Rodríguez Duplá, Leonardo. 2001. Ética, BAC: 16
Existe una conexión evidente entre los conceptos de acción y obligación, en el sentido de que toda obligación (o todo deber, es lo mismo) lo es de realizar una cierta acción, como cumplir lo prometido, socorrer al necesitado o perdonar al que me ofende. Por otra parte, las acciones, por estar bajo el imperio directo de nuestra voluntad, son los únicos segmentos de mi conducta que pueden considerarse plenamente libres y de los que, por tanto, debo sentirme plenamente responsable, mientras que los demás aspectos de la vida moral (sentimientos, deseos, actitudes) están a lo sumo bajo el influjo indirecto de la libertad. Ahora bien, si es el sentimiento de responsabilidad por nuestra conducta el que nos mueve a emprender el camino de la filosofía moral, no conformándonos con la guía que ofrece el saber moral espontáneo; y ocurre que de nada somos tan plenamente responsables como de nuestras acciones; nada tan natural como pensar que la ética ha de interesarse ante todo por el criterio que regula las acciones.
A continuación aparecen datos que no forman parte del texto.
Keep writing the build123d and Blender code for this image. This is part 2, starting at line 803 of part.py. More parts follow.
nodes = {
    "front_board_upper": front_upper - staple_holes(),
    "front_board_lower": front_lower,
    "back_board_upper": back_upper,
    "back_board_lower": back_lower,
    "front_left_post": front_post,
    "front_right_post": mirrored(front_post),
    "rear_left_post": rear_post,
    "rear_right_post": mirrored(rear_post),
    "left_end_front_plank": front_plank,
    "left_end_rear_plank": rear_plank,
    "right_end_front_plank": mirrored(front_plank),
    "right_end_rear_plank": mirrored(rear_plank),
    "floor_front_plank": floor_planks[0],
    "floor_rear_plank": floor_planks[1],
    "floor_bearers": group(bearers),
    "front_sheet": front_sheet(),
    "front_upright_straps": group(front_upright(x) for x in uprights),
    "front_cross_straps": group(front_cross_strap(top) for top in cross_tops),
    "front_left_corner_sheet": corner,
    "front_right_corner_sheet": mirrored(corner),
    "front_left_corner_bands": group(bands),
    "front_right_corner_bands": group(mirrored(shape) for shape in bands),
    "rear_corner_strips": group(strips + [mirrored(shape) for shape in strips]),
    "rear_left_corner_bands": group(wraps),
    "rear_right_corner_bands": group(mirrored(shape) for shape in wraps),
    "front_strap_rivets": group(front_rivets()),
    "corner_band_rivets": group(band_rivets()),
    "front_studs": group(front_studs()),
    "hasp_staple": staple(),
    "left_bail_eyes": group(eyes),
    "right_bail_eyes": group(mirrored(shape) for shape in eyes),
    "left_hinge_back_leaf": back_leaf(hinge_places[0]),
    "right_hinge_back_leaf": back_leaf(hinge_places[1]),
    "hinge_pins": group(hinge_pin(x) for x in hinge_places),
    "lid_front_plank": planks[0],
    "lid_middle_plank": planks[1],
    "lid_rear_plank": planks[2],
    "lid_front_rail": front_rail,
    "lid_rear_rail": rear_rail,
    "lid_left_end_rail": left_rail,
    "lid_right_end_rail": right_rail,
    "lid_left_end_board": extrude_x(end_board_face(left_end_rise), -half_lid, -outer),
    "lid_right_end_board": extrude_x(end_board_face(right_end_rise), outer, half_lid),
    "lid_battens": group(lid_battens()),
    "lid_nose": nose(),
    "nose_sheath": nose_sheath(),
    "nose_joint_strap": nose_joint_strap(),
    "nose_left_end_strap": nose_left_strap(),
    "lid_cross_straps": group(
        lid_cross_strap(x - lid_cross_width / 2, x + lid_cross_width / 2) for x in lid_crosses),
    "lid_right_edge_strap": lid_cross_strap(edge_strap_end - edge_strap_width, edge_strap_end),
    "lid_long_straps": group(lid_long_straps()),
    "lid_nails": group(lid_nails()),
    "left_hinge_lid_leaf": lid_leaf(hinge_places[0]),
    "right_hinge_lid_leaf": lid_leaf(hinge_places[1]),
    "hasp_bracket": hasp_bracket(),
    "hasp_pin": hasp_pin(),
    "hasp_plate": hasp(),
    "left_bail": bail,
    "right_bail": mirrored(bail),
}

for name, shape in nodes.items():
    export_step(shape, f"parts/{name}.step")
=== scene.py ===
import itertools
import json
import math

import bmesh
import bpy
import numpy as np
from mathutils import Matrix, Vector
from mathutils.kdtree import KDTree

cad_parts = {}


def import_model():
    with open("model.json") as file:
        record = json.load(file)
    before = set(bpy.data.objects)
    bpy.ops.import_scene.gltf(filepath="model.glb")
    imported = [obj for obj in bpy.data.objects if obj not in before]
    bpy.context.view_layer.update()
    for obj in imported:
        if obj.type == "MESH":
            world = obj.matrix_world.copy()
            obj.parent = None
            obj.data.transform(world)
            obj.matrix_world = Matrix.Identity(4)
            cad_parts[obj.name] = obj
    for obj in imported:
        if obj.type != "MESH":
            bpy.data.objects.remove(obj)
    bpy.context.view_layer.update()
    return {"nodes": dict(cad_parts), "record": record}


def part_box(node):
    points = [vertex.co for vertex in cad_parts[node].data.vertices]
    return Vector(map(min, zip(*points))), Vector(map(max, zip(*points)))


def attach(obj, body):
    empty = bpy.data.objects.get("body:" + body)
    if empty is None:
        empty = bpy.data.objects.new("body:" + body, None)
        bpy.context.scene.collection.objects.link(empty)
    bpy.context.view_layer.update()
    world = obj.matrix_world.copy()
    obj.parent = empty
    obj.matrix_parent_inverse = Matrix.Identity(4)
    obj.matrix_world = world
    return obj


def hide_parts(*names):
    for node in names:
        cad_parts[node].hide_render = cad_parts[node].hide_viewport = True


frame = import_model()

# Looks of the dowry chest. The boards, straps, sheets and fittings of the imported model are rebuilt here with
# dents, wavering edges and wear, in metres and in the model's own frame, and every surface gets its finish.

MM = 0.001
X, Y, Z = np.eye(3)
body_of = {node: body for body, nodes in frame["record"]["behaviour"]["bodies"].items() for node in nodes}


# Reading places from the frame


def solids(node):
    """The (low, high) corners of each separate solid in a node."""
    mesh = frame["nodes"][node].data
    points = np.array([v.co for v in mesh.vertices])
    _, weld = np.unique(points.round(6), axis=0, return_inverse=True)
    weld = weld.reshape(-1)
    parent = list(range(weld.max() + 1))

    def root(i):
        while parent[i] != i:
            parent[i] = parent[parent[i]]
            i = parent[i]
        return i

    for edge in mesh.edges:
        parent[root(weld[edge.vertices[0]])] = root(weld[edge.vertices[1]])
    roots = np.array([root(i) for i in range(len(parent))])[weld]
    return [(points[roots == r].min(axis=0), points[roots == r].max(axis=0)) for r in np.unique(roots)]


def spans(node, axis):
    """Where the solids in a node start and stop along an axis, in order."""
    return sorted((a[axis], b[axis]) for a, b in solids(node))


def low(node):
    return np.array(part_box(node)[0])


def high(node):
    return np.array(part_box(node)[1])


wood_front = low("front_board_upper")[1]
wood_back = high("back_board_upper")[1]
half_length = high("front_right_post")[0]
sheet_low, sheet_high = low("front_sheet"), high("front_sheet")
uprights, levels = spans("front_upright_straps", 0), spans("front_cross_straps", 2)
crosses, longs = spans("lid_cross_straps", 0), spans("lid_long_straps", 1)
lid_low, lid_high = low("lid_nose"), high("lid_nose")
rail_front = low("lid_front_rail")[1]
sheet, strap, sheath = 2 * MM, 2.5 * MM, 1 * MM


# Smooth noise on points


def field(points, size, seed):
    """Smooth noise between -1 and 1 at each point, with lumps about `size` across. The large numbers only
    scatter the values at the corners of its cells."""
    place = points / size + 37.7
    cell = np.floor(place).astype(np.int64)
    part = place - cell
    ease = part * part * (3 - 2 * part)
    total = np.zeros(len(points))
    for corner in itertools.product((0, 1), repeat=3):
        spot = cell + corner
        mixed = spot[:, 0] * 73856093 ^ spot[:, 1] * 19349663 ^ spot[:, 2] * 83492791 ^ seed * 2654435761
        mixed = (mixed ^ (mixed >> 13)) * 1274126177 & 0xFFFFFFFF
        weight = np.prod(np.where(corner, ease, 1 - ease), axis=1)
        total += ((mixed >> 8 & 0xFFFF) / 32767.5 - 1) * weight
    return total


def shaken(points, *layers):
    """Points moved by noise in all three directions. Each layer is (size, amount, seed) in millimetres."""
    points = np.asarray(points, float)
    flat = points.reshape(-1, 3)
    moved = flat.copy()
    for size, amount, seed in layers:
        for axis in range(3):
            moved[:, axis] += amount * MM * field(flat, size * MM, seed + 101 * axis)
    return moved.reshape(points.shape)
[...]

También la evolución de la filosofía moral a lo largo de su ya larga historia parece sugerir esta misma conclusión. Es verdad que la ética se constituyó en sus orígenes como doctrina de la vida buena. La pregunta que guiaba a los filósofos morales de la antigüedad clásica no era “¿qué debo hacer?”, sino “¿cuál es la vida mejor para el hombre?”. Sin embargo, muy pronto se advirtió que las dos preguntas estaban conectadas, pues la vida buena incluye como uno de sus requisitos imprescindibles la rectitud de la conducta. Solo el hombre justo puede ser feliz. Por eso decía Sócrates que es peor cometer injusticia que sufrirla.